Corporate IM is one solution to this.


It sounds like you don't have very much experience working as a remote employee or with remote employees. I feel like I'm under more pressure when I'm remote. I'm constantly trying to stay focused because I'm paranoid that the company will say "you aren't doing anything" and remove my WFH privileges. In the office I spend more time on HN and other time wasting because it's much harder to make the argument that you aren't getting your job done when you are physically in the office for 9-10 hours.


sure you could spend it surfing HN, or whatever, but you are under more pressure to produce results

As someone who has worked independently and for others in offices and remotely, the above statement is the exact opposite of reality.

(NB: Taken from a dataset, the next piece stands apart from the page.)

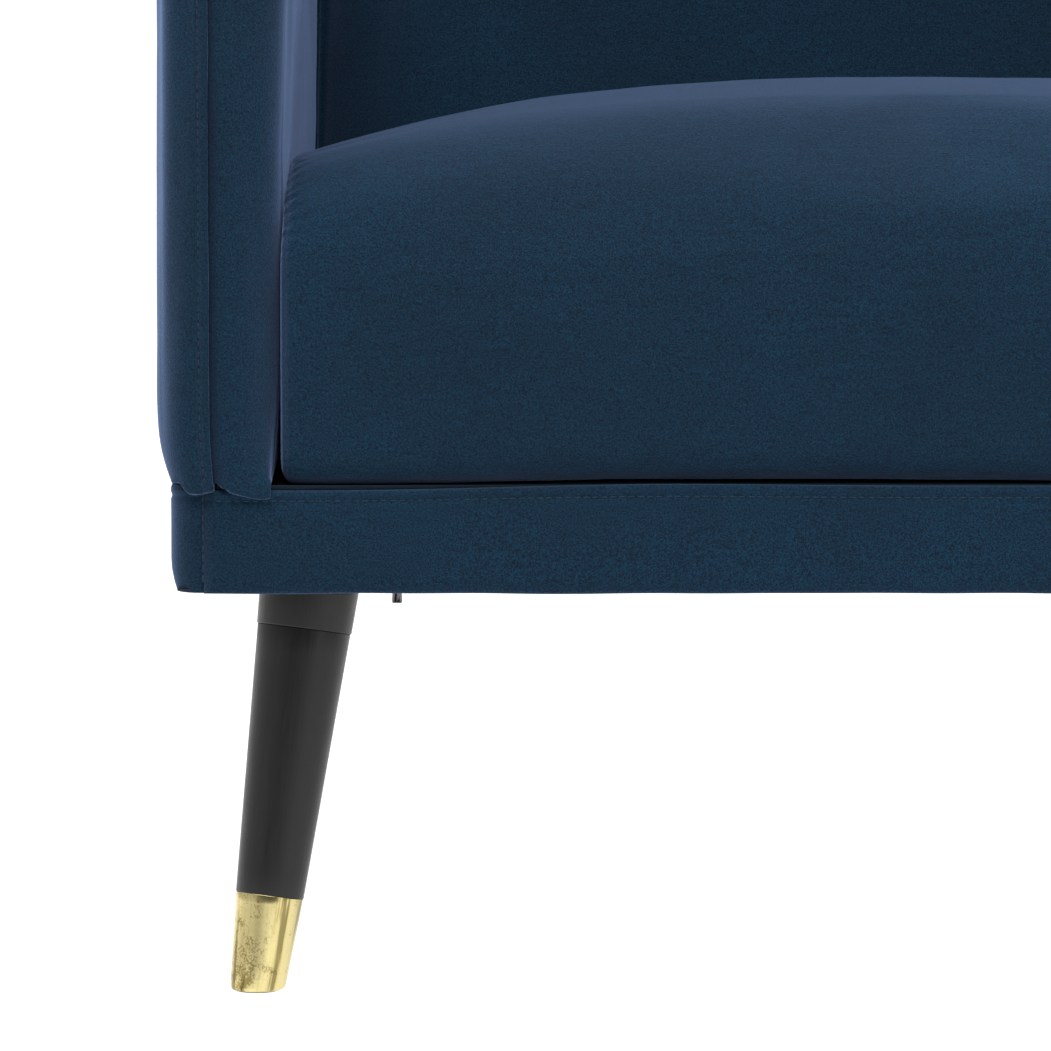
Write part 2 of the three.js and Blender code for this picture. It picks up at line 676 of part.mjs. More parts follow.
for (const side of SIDES) {
  const seam = ARM_OUTER - ARM_SEAM;
  const boardOuter = ARM_OUTER - ARM_PADDING;
  const boardInner = ARM_INNER + ARM_PADDING;
  const belowDeck = UPHOLSTERY_FOOT - 2 * ARM_EDGE_ROUNDING;
  const whole = armPanel(
    side.sign, armOutline(0, belowDeck), ARM_INNER, ARM_OUTER, ARM_EDGE_ROUNDING,
  );
  const pocket = armPanel(
    side.sign, armOutline(ARM_PADDING - GAP, belowDeck), boardInner - GAP, boardOuter + GAP, 0,
  );
  const board = armPanel(
    side.sign, armOutline(ARM_PADDING, UPHOLSTERY_FOOT), boardInner, boardOuter, 0,
  );
  const outerHalf = common(whole, sideSlab(side.sign, seam, FAR));
  const innerHalf = common(whole, sideSlab(side.sign, 0, seam - GAP));
  addMesh(`arm_${side.name}_board`, cut(board, armBolt(side.sign, GAP)), 'timber');
  addMesh(`arm_${side.name}_outer_cover`, cut(outerHalf, pocket), 'velvet');
  addMesh(`arm_${side.name}_inner_cover`, cut(innerHalf, pocket), 'velvet');
  addMesh(`arm_${side.name}_bolt`, armBolt(side.sign, 0), 'steel');
}

// ---- Back ----

function backOutline() {
  const foot = UPHOLSTERY_FOOT;
  const front = backFrontAt(BACK_TOP);
  const shoulder = BACK_TOP - BACK_TOP_RADIUS;
  const rear = backRearAt(shoulder);
  const outline = new THREE.Shape();
  outline.moveTo(backFrontAt(foot), foot);
  outline.lineTo(backRearAt(foot), foot);
  outline.lineTo(rear, shoulder);
  outline.quadraticCurveTo(rear, BACK_TOP, rear - BACK_TOP_RADIUS, BACK_TOP);
  outline.lineTo(front + BACK_TOP_RADIUS, BACK_TOP);
  outline.quadraticCurveTo(front, BACK_TOP, backFrontAt(shoulder), shoulder);
  outline.closePath();
  return outline;
}

/** A layer parallel to the rear face, between two depths in from it and two heights. */
function rearLayer(nearDepth, farDepth, z0, z1) {
  return outlineOf([
    [backRearAt(z0) - farDepth, z0],
    [backRearAt(z0) - nearDepth, z0],
    [backRearAt(z1) - nearDepth, z1],
    [backRearAt(z1) - farDepth, z1],
  ]);
}

const FRAME_REAR = BACK_SKIN;
const FRAME_FRONT = BACK_SKIN + BACK_FRAME_THICKNESS;
const POST_OUTER = BACK_HALF - BACK_SIDE_PADDING;
const POST_INNER = POST_OUTER - BACK_MEMBER_WIDTH;
const BACK_RAIL_HALF = POST_INNER - GAP;

function backFrontPadGeometry() {
  const whole = alongX(backOutline(), -BACK_HALF, BACK_HALF, BACK_EDGE_ROUNDING);
  const ahead = alongX(rearLayer(FRAME_REAR, FAR, 0, FAR), -FAR, FAR);
  const pocket = alongX(
    rearLayer(FRAME_REAR - CUT_MARGIN, FRAME_FRONT + GAP, 0, BACK_FRAME_TOP + GAP),
    -POST_OUTER - GAP, POST_OUTER + GAP,
  );
  return cut(common(whole, ahead), pocket);
}

function backRearCoverGeometry() {
  const whole = alongX(backOutline(), -BACK_HALF, BACK_HALF, BACK_EDGE_ROUNDING);
  return common(whole, alongX(rearLayer(-FAR, FRAME_REAR - GAP, 0, FAR), -FAR, FAR));
}

function backMember(x0, x1, z0, z1) {
  return alongX(rearLayer(FRAME_REAR, FRAME_FRONT, z0, z1), x0, x1);
}

addMesh(
  'back_rail_top',
  backMember(-BACK_RAIL_HALF, BACK_RAIL_HALF, BACK_FRAME_TOP - BACK_MEMBER_WIDTH, BACK_FRAME_TOP),
  'timber',
);
addMesh(
  'back_rail_bottom',
  backMember(
    -BACK_RAIL_HALF, BACK_RAIL_HALF, UPHOLSTERY_FOOT, UPHOLSTERY_FOOT + BACK_MEMBER_WIDTH,
  ),
  'timber',
);
addMesh(
  'back_post_left', backMember(-POST_OUTER, -POST_INNER, UPHOLSTERY_FOOT, BACK_FRAME_TOP), 'timber',
);
addMesh(
  'back_post_right', backMember(POST_INNER, POST_OUTER, UPHOLSTERY_FOOT, BACK_FRAME_TOP), 'timber',
);
addMesh('back_front_pad', backFrontPadGeometry(), 'velvet');
addMesh('back_rear_cover', backRearCoverGeometry(), 'velvet');

// ---- Seat cushions ----

function cushionOutline() {
  const foot = UPHOLSTERY_FOOT;
  const front = CUSHION_FRONT;
  const rearAt = (z) => backFrontAt(z) - CUSHION_SIDE_CLEARANCE;
  const nose = CUSHION_NOSE_RADIUS;
  const lower = CUSHION_LOWER_RADIUS;
  const middle = (front + rearAt(foot)) / 2;
  const outline = new THREE.Shape();
  outline.moveTo(front + lower, foot);
  outline.lineTo(rearAt(foot), foot);
  outline.lineTo(rearAt(CUSHION_REAR_TOP), CUSHION_REAR_TOP);
  outline.quadraticCurveTo(middle, CUSHION_CROWN, front + nose, CUSHION_FRONT_TOP);
  outline.absarc(front + nose, CUSHION_FRONT_TOP - nose, nose, Math.PI / 2, Math.PI);
  outline.absarc(front + lower, foot + lower, lower, Math.PI, 1.5 * Math.PI);
  outline.closePath();
  return outline;
}

for (const side of SIDES) {
  const inner = CUSHION_SIDE_CLEARANCE;
  const outer = ARM_INNER - CUSHION_SIDE_CLEARANCE;
  const body = armPanel(side.sign, cushionOutline(), inner, outer, CUSHION_EDGE_ROUNDING);
  addMesh(`seat_cushion_${side.name}`, geometryOf(solidOf(body)), 'velvet');
}

export default sofa;
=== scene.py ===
"""The looks of a two-seat velvet sofa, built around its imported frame. Metres, +Z up, the front faces -Y."""
import json
import math
import random

import bmesh
import bpy
import numpy as np
from mathutils import Matrix, Vector, kdtree, noise


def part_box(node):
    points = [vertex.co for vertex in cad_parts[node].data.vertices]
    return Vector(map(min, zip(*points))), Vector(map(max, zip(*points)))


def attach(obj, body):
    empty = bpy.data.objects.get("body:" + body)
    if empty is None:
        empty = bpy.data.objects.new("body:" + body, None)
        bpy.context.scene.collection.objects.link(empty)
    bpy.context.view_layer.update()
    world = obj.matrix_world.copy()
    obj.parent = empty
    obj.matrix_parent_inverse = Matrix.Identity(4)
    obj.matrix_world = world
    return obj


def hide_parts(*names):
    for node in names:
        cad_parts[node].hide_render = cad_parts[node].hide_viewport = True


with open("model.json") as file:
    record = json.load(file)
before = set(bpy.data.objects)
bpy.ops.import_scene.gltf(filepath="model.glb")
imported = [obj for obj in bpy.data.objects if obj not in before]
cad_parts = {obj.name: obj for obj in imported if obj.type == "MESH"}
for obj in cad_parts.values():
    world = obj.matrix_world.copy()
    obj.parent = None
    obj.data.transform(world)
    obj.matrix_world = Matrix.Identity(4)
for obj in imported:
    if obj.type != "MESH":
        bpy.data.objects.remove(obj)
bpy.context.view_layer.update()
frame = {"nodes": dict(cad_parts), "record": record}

MM = 0.001
ROOT_BODY = "sofa"
SIDES = {"left": -1, "right": 1}
CORNERS = ("front_left", "front_right", "rear_left", "rear_right")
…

When people are in the office non-production is perversely seen as production. Where warming a seat and having lots of busy work meetings and filling white boards full of inanity is "the gears of work".

When working remotely, the sole indicator of accomplishment is actual production. All of the bullshit is pushed aside.

We are seeing a company taking away something we - as employees - like, in addition to our $120,000 per year wages, our paid healthcare, our free office snacks and clothes washing and our free donated dairy cow.

As humorous as that is, your "heed the man" advice is quaintly archaic. A business like Yahoo is nothing but the combined work of a bunch of smart people. We've seen -- time and time again -- that many such companies are driven and succeed because of a subset of those people, so it is dangerous, dangerous ground to offend them. Because they become the upstarts that grind places like Yahoo into dust.

The world has changed. We all have the tools, the technology, the capacity to scale, the communications mediums, and the audience. It is nothing like it was.

EDIT: Places like Reddit, Digg, Slashdot are by far busiest during the North American work day. These are by and large people working in offices.